Industry dynamics

Here's why Chinese EV trio stocks fall pre-market

Publishtime:1970-01-01 08:00:00 Views:30

Why did shares of US-listed Chinese EV trio Nio, Xpeng Motors and Li Auto fall in Monday's premarket, even though there was no bearish news directly related to them?

For these three companies - especially Nio and Xpeng - there was actually good news earlier today.

Local media cls.cn cited sources familiar with the matter as saying that Nio and Xpeng have submitted their listing applications to the Hong Kong Stock Exchange, while Li Auto has yet to submit its application.

This means Nio and Xpeng are one step closer to going back to Hong Kong, and once they complete their listing in Hong Kong, it means they will be able to get financing from closer to home.

Another good news for Nio earlier today is that it signed a strategic cooperation agreement with the Chinese arm of German retail giant METRO, which will see the two cooperate on the construction of charging stations and battery swap stations.

According to the strategic cooperation agreement, the two sides will deepen cooperation in charging and battery swap infrastructure construction, and Nio will build charging stations and battery swap stations in some METRO malls.

So, why are they still being sold off? Official media skepticism about the industry could be a major reason.
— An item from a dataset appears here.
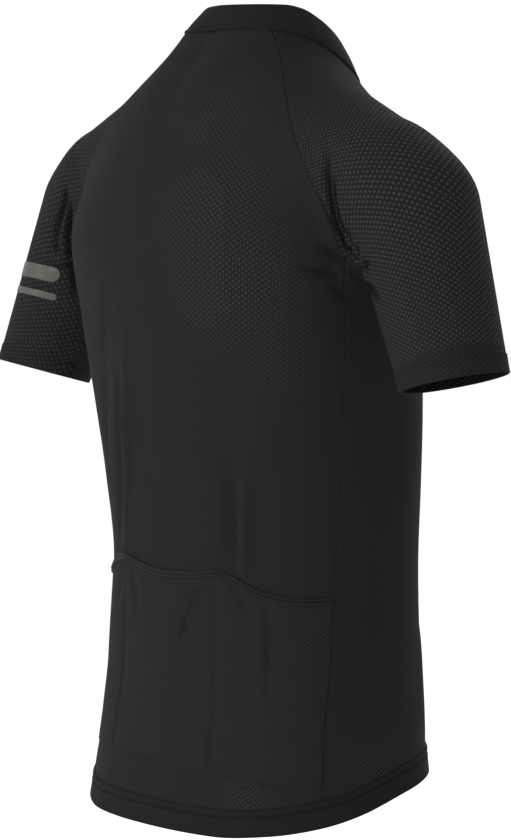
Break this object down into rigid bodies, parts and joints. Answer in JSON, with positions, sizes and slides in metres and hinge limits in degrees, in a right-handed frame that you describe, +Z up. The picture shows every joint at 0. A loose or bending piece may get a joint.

New energy vehicles are listed as one of China's strategic emerging industries, but there are currently many problems in the industry, according to an article published by the official Chinese media Xinhua on Sunday.

These problems include "exaggerated product specifications," "companies that haven't even sold a single car yet but already have a market value of hundreds of billions," and "false marketing," and they have become a constraint on the industry's hidden worry for further healthy development.

The report said Evergrande Auto's market capitalization has reached HK$500 billion, making it the second-largest car company in Hong Kong stocks after BYD, but the company has yet to have a mass-produced model on sale.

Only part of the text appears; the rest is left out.